Edmund Pellegrino – Gone to his reward


Edmund Pellegrino died peacefully in his sleep on June 13.  A peaceful death – a gentle end to a life of unwavering generosity and service to the common good and his fellow man – seems an appropriate passing for one of the finest doctors and bioethicists, Catholic or otherwise, of the past half century.

There is much that can be said of his full and eventful life, which ended just a few days shy of his ninety-third birthday.  Though it is impossible to recount all of his accomplishments, the reader should know a few.  He served as the president of the Catholic University of America and wrote over twenty books and more than 600 scholarly articles (a good introduction to his thought is The Philosophy of Medicine Reborn: An Edmund Pellegrino Reader).  He was a dedicated physician, deeply committed to his patients, serving them for over fifty years.  As you can see just from this short account, he obviously influenced hundreds – indeed, thousands – of people.

I was one of them.

I first met him on a pilgrimage to the Holy Land with the John Carroll Society.  As an adult convert to Catholicism, I was looking for role models for what it meant to be a professional, a Catholic, and a good citizen.  And I found such a role model in Ed – a man for whom there was no conflict between science and faith, a man whose faith framed his life and deepened the knowledge he gained from science and experience.

I was with him on a subsequent pilgrimage – this time to Sicily – when President George Bush announced his decision on federal funding for embryonic stem cell research (limiting such funding to stem cell lines created prior to August 10, 2001).  At the time, I was doing a good deal of work on that issue. And I joined Ed on a hastily convened panel to discuss Bush’s decision, a panel we subsequently repeated at Visitation School in Washington D.C.  I was honored to be on it, but did not deserve to be.  It would have been more than sufficient to listen to Ed alone.  After all, for many in this country and elsewhere, he was known as the “father of bioethics.”

You can gain some idea of the important role he played in the field of bioethics by considering just the following facts: he served for many years as director of Georgetown’s Kennedy School of Ethics; he succeeded Leon Kass as Chair of the President’s Council for Bioethics; and in 2004, he was appointed to UNESCO’s Bioethics Committee.

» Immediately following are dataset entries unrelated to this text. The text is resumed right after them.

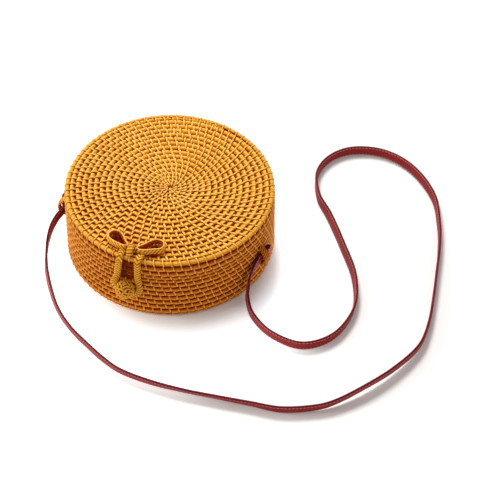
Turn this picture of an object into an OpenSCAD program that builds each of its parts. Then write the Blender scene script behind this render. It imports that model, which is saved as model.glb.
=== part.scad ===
// A round, lidded shoulder bag of coiled cane, lying on its back.
// It stands on z = 0 with its base centred on the origin. The bow and the
// ball are at the front, towards -Y, and the lid's lashing is at +Y.

/* [Bag] */
// Outer diameter of the round bag
bag_d = 200; // [180:5:230]
// Overall height of the bag, lid included
bag_h = 72; // [68:1:90]
// Height of the lid half
lid_h = 21; // [18:1:25]
// Gap between the two rims when the bag is shut
seam_gap = 0.4; // [0.3:0.1:0.8]

/* [Coiled wall] */
// Thickness of the coiled wall
wall_t = 4.6; // [4:0.2:6]
// Height that one coil row aims at
row_pitch = 5.9; // [5:0.1:7]
// Depth of the groove between two rows
groove_depth = 1.2; // [0.6:0.1:1.6]
// Height of the plain coil on each rim and each outer edge
rim_h = 4.2; // [3.6:0.2:5]
// Rounding of the outer edges
edge_r = 2.6; // [1.8:0.2:2.8]

/* [Lining] */
// Thickness of the cloth lining
lining_t = 0.8; // [0.5:0.1:1.4]
// Gap between the lining and the wall
lining_gap = 0.2; // [0.1:0.1:0.4]
// How far the lining stays back from each rim
lining_back = 1.5; // [0.5:0.5:4]

/* [Side loops] */
// Angle of the left loop, round from the front
loop_left_angle = 75; // [65:1:95]
// Angle of the right loop, round from the front
loop_right_angle = 80; // [65:1:95]
// Drop from the lower rim to a loop's middle
loop_drop = 16.6; // [16:0.2:20]
// Inner radius of a loop's arch
loop_in_r = 8.5; // [8:0.5:10]
// Thickness of the wrapped cane of a loop
loop_t = 2.8; // [2:0.2:4]
// Width of the wrapped cane of a loop
loop_w = 8; // [6:0.5:10]
// How far the arch's centre lies behind the wall's face
loop_sink = 2; // [1:0.5:3]
// Diameter of the cane ends that go through the wall
loop_end_d = 2.4; // [1.6:0.2:2.8]

/* [Strap] */
// Width of the leather strap
strap_w = 10; // [8:0.5:11]
// Thickness of the leather strap
strap_t = 2.4; // [1.6:0.2:3]
// Gap between the wall and the strap in its loops
strap_gap = 1.7; // [1:0.1:2]
// Length of the folded end that stops the strap at a loop
stop_l = 7.5; // [5:0.5:12]
// Height of the folded end
stop_w = 12; // [11:0.5:14]
// Thickness of the folded end
stop_t = 5; // [4:0.2:6]

/* [Closure] */
// Diameter of the woven ball
ball_d = 18; // [14:1:20]
// Drop from the lower rim to the ball's middle
ball_drop = 10.1; // [9:0.1:15]
// Gap between the ball and the wall
ball_gap = 1.2; // [0.6:0.1:3]
// Diameter of the cane that holds the ball
ball_stem_d = 4; // [2.5:0.5:6]
// Width of the wrapped cane of the closure loop
closure_w = 6.3; // [5:0.1:7]
// Thickness of the wrapped cane of the closure loop
closure_t = 3.4; // [2.4:0.2:4]
// Gap between the closure loop and the wall
closure_gap = 0.3; // [0.3:0.1:0.6]
// Gap between the closure loop's two legs at the edge of the lid
closure_neck = 11.5; // [9:0.5:12]
// Gap between the closure loop and the ball that it passes over
closure_slack = 0.8; // [0.6:0.1:1.5]

/* [Bow] */
// Height of the bow's standing bands
bow_h = 7; // [5:0.5:9]
// Thickness of the bow's bands
bow_t = 2.6; // [2:0.2:3.4]
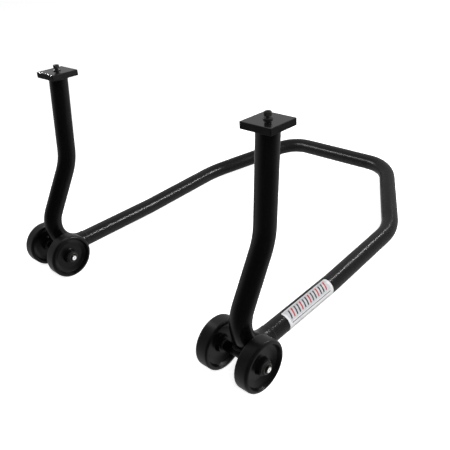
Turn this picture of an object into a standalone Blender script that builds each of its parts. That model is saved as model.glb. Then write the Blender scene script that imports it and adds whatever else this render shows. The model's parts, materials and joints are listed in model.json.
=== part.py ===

Edmund D. Pellegrino, M.D. by James Crowley

But there was another role that best illustrates Pellegrino’s special approach to bioethics – he founded the Center for Clinical Bioethics at Georgetown Medical School.  Clinical bioethics, a bioethics of the bedside, was Ed’s particular focus.  He was, after all, first and foremost (as he always pointed out) a doctor.  And doctors have patients.  The care of patients is their primary responsibility.  Decisions have to be made in the difficult, complex, confusing context of the suffering patient.  Ed felt that though many no longer understood the importance of making patient-sensitive decisions, doctors in particular were losing this skill, this sensitivity.  The Center for Clinical Bioethics was intended to bring that back into focus.

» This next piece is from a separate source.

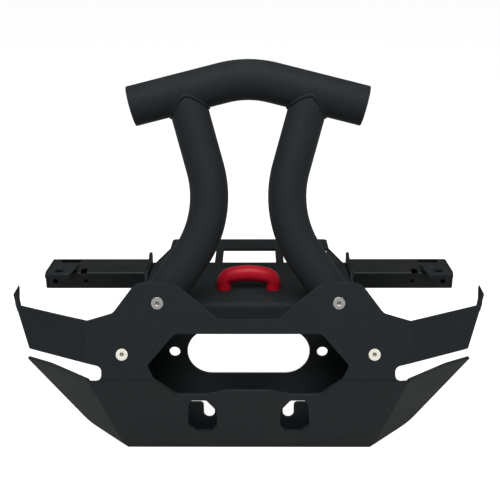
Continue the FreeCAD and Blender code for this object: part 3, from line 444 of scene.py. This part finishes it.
def weld_bead(name, points, radius, closed=True):
    """A rippled bead along a path, half sunk in the pieces that it joins; open ends taper."""
    welds = settings("welds")
    route = spaced(points, closed, welds.pitch / STEPS_PER_RIPPLE)
    taper = 0 if closed else STEPS_PER_RIPPLE
    bpy.ops.object.select_all(action="DESELECT")
    bpy.ops.curve.primitive_nurbs_path_add(radius=radius)
    bead = bpy.context.active_object
    bead.name = name
    curve = bead.data
    curve.dimensions = "3D"
    spline = curve.splines[0]
    spline.type = "POLY"
    spline.points.add(len(route) - len(spline.points))
    spline.use_cyclic_u = closed
    for number, place in enumerate(route):
        wave = abs(math.sin(math.pi * number / STEPS_PER_RIPPLE))
        thickness = 1.0 - welds.ripple * (1.0 - wave)
        from_end = min(number, len(route) - 1 - number)
        if from_end < taper:
            thickness *= math.sqrt((from_end + END_THICKNESS) / (taper + END_THICKNESS))
        spline.points[number].co = (*place, 1.0)
        spline.points[number].radius = thickness
    curve.bevel_depth = radius
    curve.bevel_resolution = 2
    curve.use_fill_caps = True
    bpy.ops.object.convert(target="MESH")
    bead = bpy.context.active_object
    bead.data.name = name
    in_edit_mode(merge_doubles, lambda: bpy.ops.mesh.normals_make_consistent(inside=False))
    bpy.ops.object.shade_smooth_by_angle(angle=math.radians(BEAD_TURN))
    finish_piece(bead, "black_coat")


# Finishes

# How many patches of each pattern lie side by side on a metre
TONE_PATCHES = 22.0
EDGE_MARK_PATCHES = 160.0
DUST_PATCHES = 55.0
TURNING_MARKS = 2600.0

# The noise's value where each pattern begins, and where it is at its full strength
TONE_NOISE = (0.3, 0.7)
EDGE_MARK_NOISE = (0.42, 0.62)
DUST_NOISE = (0.4, 0.7)
SPECKLE_NOISE = (0.35, 0.65)
MARKS_NOISE = (0.2, 0.8)

# Where a mask begins and is full: cosine of an edge's turn, upward part of a normal, openness
EDGE_COSINE = (0.995, 0.9)
UPWARD_PART = (0.3, 1.0)
OPENNESS = (0.75, 0.3)

# Tones as shares of a finish's own colour, and the change of its roughness
LOW_TONE = 0.88
SPECKLE_TONE = 1.8
SPECKLE_SHARE = 0.3
COAT_ROUGHNESS = (-0.03, 0.03)
MARK_TONES = (0.9, 1.05)
MARK_STRETCH = (1.0, 1.0, 0.12)
MARK_ROUGHNESS = (-0.06, 0.08)

DUST = (0.35, 0.33, 0.3)
# Colour of the painted shade in sockets and other narrow recesses
RECESS_SHADE = (0.02, 0.02, 0.02)

# The colour mixer's sockets, by their place
FACTOR, FIRST_COLOUR, SECOND_COLOUR, MIXED_COLOUR = 0, 6, 7, 2


def new_group(name, inputs, outputs):
    """A shader node group with its sockets: (label, default) per input, a label per output."""
    group = bpy.data.node_groups.new(name, "ShaderNodeTree")
    for label, default in inputs:
        socket = group.interface.new_socket(
            name=label, in_out="INPUT", socket_type="NodeSocketFloat")
        socket.default_value = default
    for label in outputs:
        group.interface.new_socket(name=label, in_out="OUTPUT", socket_type="NodeSocketFloat")
    return group, group.nodes.new("NodeGroupInput"), group.nodes.new("NodeGroupOutput")


def math_node(tree, operation, first, second, clamp=False):
    """A math node on two values, each a socket or a number."""
    node = tree.nodes.new("ShaderNodeMath")
    node.operation = operation
    node.use_clamp = clamp
    for socket, value in zip(node.inputs, (first, second)):
        if isinstance(value, (int, float)):
            socket.default_value = value
        else:
            tree.links.new(value, socket)
    return node.outputs["Value"]


def remap(tree, value, low, high, new_low=0.0, new_high=1.0):
    node = tree.nodes.new("ShaderNodeMapRange")
    node.inputs["From Min"].default_value = low
    node.inputs["From Max"].default_value = high
    node.inputs["To Min"].default_value = new_low
    node.inputs["To Max"].default_value = new_high
    tree.links.new(value, node.inputs["Value"])
    return node.outputs["Result"]


def noise(tree, place, scale, detail, roughness=0.5):
    """A noise texture; its scale is a number or a socket."""
    node = tree.nodes.new("ShaderNodeTexNoise")
    node.inputs["Detail"].default_value = detail
    node.inputs["Roughness"].default_value = roughness
    tree.links.new(place, node.inputs["Vector"])
    if isinstance(scale, (int, float)):
        node.inputs["Scale"].default_value = scale
    else:
        tree.links.new(scale, node.inputs["Scale"])
    return node.outputs["Fac"]


def object_place(tree):
    return tree.nodes.new("ShaderNodeTexCoord").outputs["Object"]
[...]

A couple of times, Ed asked me to join him, since I was a lawyer, when he worked through ethical, fact-based hypotheticals with medical residents training at the hospital. I can assure you that it was an education for me as well as for them.  He was a man finely tuned to the ethical nuances of any particular healthcare situation, though in whatever post he held, at Georgetown or elsewhere, his work always remained within a fully Catholic understanding of life issues.

Often death brings regret for the living.  We wish we had taken the opportunity to let the deceased know how much his or her life meant to us.  In Ed’s case, however, I am happy to note that two events happened in the past few months that let him know how much his life meant to others. 

First, in March, Georgetown held a “Pellegrino Symposium,” during which his life and work were celebrated and a special portrait was unveiled, and for which many of those thousands he influenced were in attendance. 

Then just a few weeks ago, the Kennedy School of Ethics held its renowned Intensive Course in Bioethics.  Ed returned to teach his master class in Virtue, at the very end of the course. By all accounts, it was a bravura performance. A few days later, he died.   

A great man, a scholar, a physician, a Catholic, a gentleman, Ed Pellegrino was all of these, and more.  Everyone who knew him will miss him deeply.   

William Saunders is Senior Vice President of Legal Affairs at Americans United for Life. A graduate of the Harvard Law School, he writes frequently on a wide variety of legal and policy issues.